### TASK TO COMPLETE:
Would you return the complete listing below word for word?

### DATASET EXTRACT:
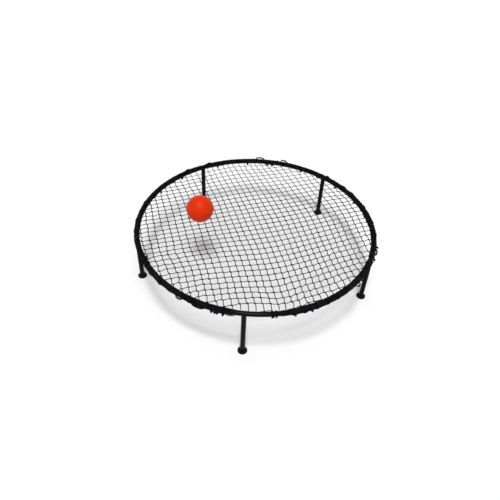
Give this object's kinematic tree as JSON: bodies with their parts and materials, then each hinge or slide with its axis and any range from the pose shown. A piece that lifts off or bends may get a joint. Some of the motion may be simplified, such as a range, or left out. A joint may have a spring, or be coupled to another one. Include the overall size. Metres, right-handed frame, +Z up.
{
  "type": "roundnet set",
  "caption": "Low round net stretched over a sectional black tube ring on push-on legs with flared feet, with a hollow ball resting on the net.",
  "frame": {"origin": "on the floor, under the centre of the ring", "axes": "+Z up; -Y towards the front leg, +X to the right seen from the front"},
  "size_m": [0.9225, 0.933, 0.3082],
  "materials": {
    "black_tube": "satin",
    "foot_rubber": "matte",
    "net_cord": "matte",
    "ball_skin": "matte",
    "valve_rubber": "matte"
  },
  "bodies": {
    "frame": {"tee_front": "black_tube", "tee_right": "black_tube", "tee_back_right": "black_tube", "tee_back_left": "black_tube", "tee_left": "black_tube", "rim_tube_front_right": "black_tube", "rim_tube_back_right": "black_tube", "rim_tube_back": "black_tube", "rim_tube_back_left": "black_tube", "rim_tube_front_left": "black_tube", "net": "net_cord", "net_edge_front_right": "net_cord", "net_edge_back_right": "net_cord", "net_edge_back": "net_cord", "net_edge_back_left": "net_cord", "net_edge_front_left": "net_cord", "edge_cord": "net_cord", "net_lashings": "net_cord", "net_loops": "net_cord"},
    "leg_front": {"leg_front": "black_tube", "foot_front": "foot_rubber"},
    "leg_right": {"leg_right": "black_tube", "foot_right": "foot_rubber"},
    "leg_back_right": {"leg_back_right": "black_tube", "foot_back_right": "foot_rubber"},
    "leg_back_left": {"leg_back_left": "black_tube", "foot_back_left": "foot_rubber"},
    "leg_left": {"leg_left": "black_tube", "foot_left": "foot_rubber"},
    "ball": {"ball_shell": "ball_skin", "ball_valve": "valve_rubber"}
  },
  "joints": [
    {"name": "leg_front_pull", "type": "slide", "parent": "frame", "child": "leg_front", "axis": [0, 0, -1], "range_m": [0, 0.045]},
    {"name": "leg_right_pull", "type": "slide", "parent": "frame", "child": "leg_right", "axis": [0, 0, -1], "range_m": [0, 0.045]},
    {"name": "leg_back_right_pull", "type": "slide", "parent": "frame", "child": "leg_back_right", "axis": [0, 0, -1], "range_m": [0, 0.045]},
    {"name": "leg_back_left_pull", "type": "slide", "parent": "frame", "child": "leg_back_left", "axis": [0, 0, -1], "range_m": [0, 0.045]},
    {"name": "leg_left_pull", "type": "slide", "parent": "frame", "child": "leg_left", "axis": [0, 0, -1], "range_m": [0, 0.045]},
    {"name": "ball_lift", "type": "slide", "parent": "frame", "child": "ball", "axis": [0, 0, 1], "range_m": [0, 0.3]}
  ]
}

### TASK RESPONSE:
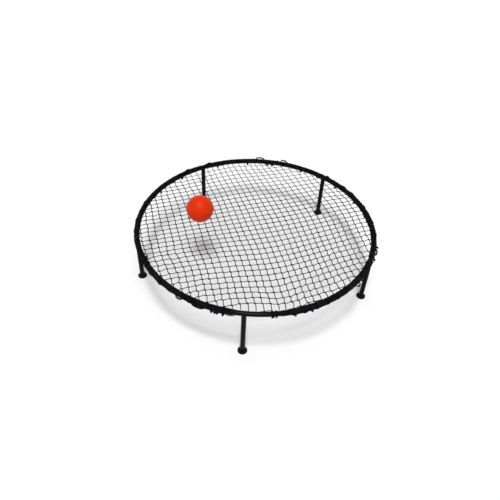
Give this object's kinematic tree as JSON: bodies with their parts and materials, then each hinge or slide with its axis and any range from the pose shown. A piece that lifts off or bends may get a joint. Some of the motion may be simplified, such as a range, or left out. A joint may have a spring, or be coupled to another one. Include the overall size. Metres, right-handed frame, +Z up.
{
  "type": "roundnet set",
  "caption": "Low round net stretched over a sectional black tube ring on push-on legs with flared feet, with a hollow ball resting on the net.",
  "frame": {"origin": "on the floor, under the centre of the ring", "axes": "+Z up; -Y towards the front leg, +X to the right seen from the front"},
  "size_m": [0.9225, 0.933, 0.3082],
  "materials": {
    "black_tube": "satin",
    "foot_rubber": "matte",
    "net_cord": "matte",
    "ball_skin": "matte",
    "valve_rubber": "matte"
  },
  "bodies": {
    "frame": {"tee_front": "black_tube", "tee_right": "black_tube", "tee_back_right": "black_tube", "tee_back_left": "black_tube", "tee_left": "black_tube", "rim_tube_front_right": "black_tube", "rim_tube_back_right": "black_tube", "rim_tube_back": "black_tube", "rim_tube_back_left": "black_tube", "rim_tube_front_left": "black_tube", "net": "net_cord", "net_edge_front_right": "net_cord", "net_edge_back_right": "net_cord", "net_edge_back": "net_cord", "net_edge_back_left": "net_cord", "net_edge_front_left": "net_cord", "edge_cord": "net_cord", "net_lashings": "net_cord", "net_loops": "net_cord"},
    "leg_front": {"leg_front": "black_tube", "foot_front": "foot_rubber"},
    "leg_right": {"leg_right": "black_tube", "foot_right": "foot_rubber"},
    "leg_back_right": {"leg_back_right": "black_tube", "foot_back_right": "foot_rubber"},
    "leg_back_left": {"leg_back_left": "black_tube", "foot_back_left": "foot_rubber"},
    "leg_left": {"leg_left": "black_tube", "foot_left": "foot_rubber"},
    "ball": {"ball_shell": "ball_skin", "ball_valve": "valve_rubber"}
  },
  "joints": [
    {"name": "leg_front_pull", "type": "slide", "parent": "frame", "child": "leg_front", "axis": [0, 0, -1], "range_m": [0, 0.045]},
    {"name": "leg_right_pull", "type": "slide", "parent": "frame", "child": "leg_right", "axis": [0, 0, -1], "range_m": [0, 0.045]},
    {"name": "leg_back_right_pull", "type": "slide", "parent": "frame", "child": "leg_back_right", "axis": [0, 0, -1], "range_m": [0, 0.045]},
    {"name": "leg_back_left_pull", "type": "slide", "parent": "frame", "child": "leg_back_left", "axis": [0, 0, -1], "range_m": [0, 0.045]},
    {"name": "leg_left_pull", "type": "slide", "parent": "frame", "child": "leg_left", "axis": [0, 0, -1], "range_m": [0, 0.045]},
    {"name": "ball_lift", "type": "slide", "parent": "frame", "child": "ball", "axis": [0, 0, 1], "range_m": [0, 0.3]}
  ]
}